"Stephen J. Turnbull" <turnbull(a)sk.tsukuba.ac.jp> writes:
[...]
Stephen, I'm not sure what we are discussing here anymore. Let me
just stress two few points I consider important:
* I hope I have now explained why it is technically very hard or
impossible to *dynamically* load/unload an overwhelming extension
such as Mule. This is what you apparently wanted from the new
module stuff, and this is what I originally answered you about.
* Mule coding conventions may be complex, but they are not bad, and
not too hard to follow, once you get used to them (quite unlike
GCPRO, I'd say.)
And they *are* an abstraction -- at this time, with a flip of a
lever (#define/undef MULE) you can build two totally different
XEmacsen off the same general code. I can easily imagine there
existing a third one, based on Unicode or whatnot.
Now I will try to answer the points you make, but I admit that I no
longer understand what point you are trying to make.
> >>>>> "Hrvoje" == Hrvoje Niksic <hniksic(a)srce.hr> writes:
>
> "Stephen J. Turnbull" <turnbull(a)sk.tsukuba.ac.jp> writes:
>
> >> Making people who have little direct interest in MULE conform
> >> to complex coding conventions that they don't understand is
> >> bad. If functions that must be MULE-aware could be localized
> >> to a smaller set of modules, it would be a good thing.
>
> Hrvoje> You can't localize general concepts like "characters are
> Hrvoje> not 1 byte".
>
> Of course you can, by making an opaque character object type and
> manipulating instances only through messages.
I believe that's what we have now (more or less), and it does involve
a certain discipline. What is Emchar if not "opaque character object
type"?
> We may not like the amount of work involved or the efficiency loss.

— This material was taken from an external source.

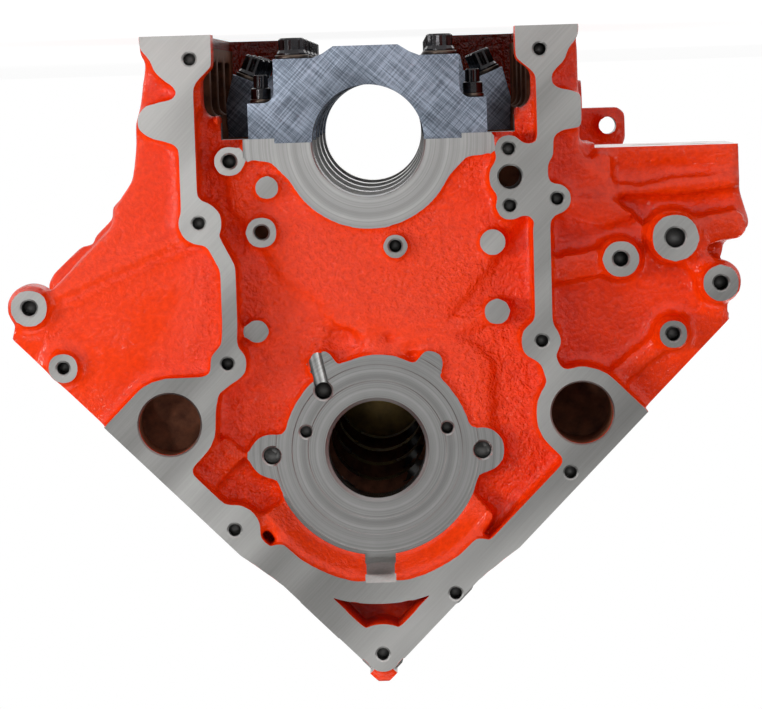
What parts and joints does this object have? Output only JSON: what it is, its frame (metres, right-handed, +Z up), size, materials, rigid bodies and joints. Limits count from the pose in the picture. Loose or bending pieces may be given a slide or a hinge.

> The fact that 66 of the 201 .c files in my current xemacs-21/src
> directory contain a reference to Emchar or Bufbyte suggests it'd be
> horrendous. :-(
What exactly do you find wrong with Emchar and Bufbyte? Why do you
think a different implementation should get rid of those interfaces?
> Hrvoje> If third-party contributors don't understand Mule coding
> Hrvoje> conventions, too bad for them. Besides, the conventions
> Hrvoje> are not all that complex, once you get to know them --
> Hrvoje> which goes for the rest of the XEmacs C sources.
>
> <DIV ATTITUDE="tongue-in-cheek">
> You are of course referring to the GCPRO convention?
> </DIV>
If you want it that way, yes, although you've intentionally chosen a
very controversial point. To get a different point of view, try
asking Michael Sperber what he thinks about "helpful" allocators that
obviate the need for GCPRO.
> I don't contest your points, pragmatically. But even now we still
> have problems with integer vs. character comparisons cropping up
> every once in a while.
And your point is...?
> Also, eventually we are going to have to modernize Mule; the current
> implementation is just too constraining with the Japanese talking
> about creating a completely new character set standard which will
> have to coexist with the old one, only about 20% of the Chinese
> standards implemented as yet, and Unicode not implemented at all.
As I said above, I think it should be feasible to keep the current
coding conventions, and change the underlying implementation.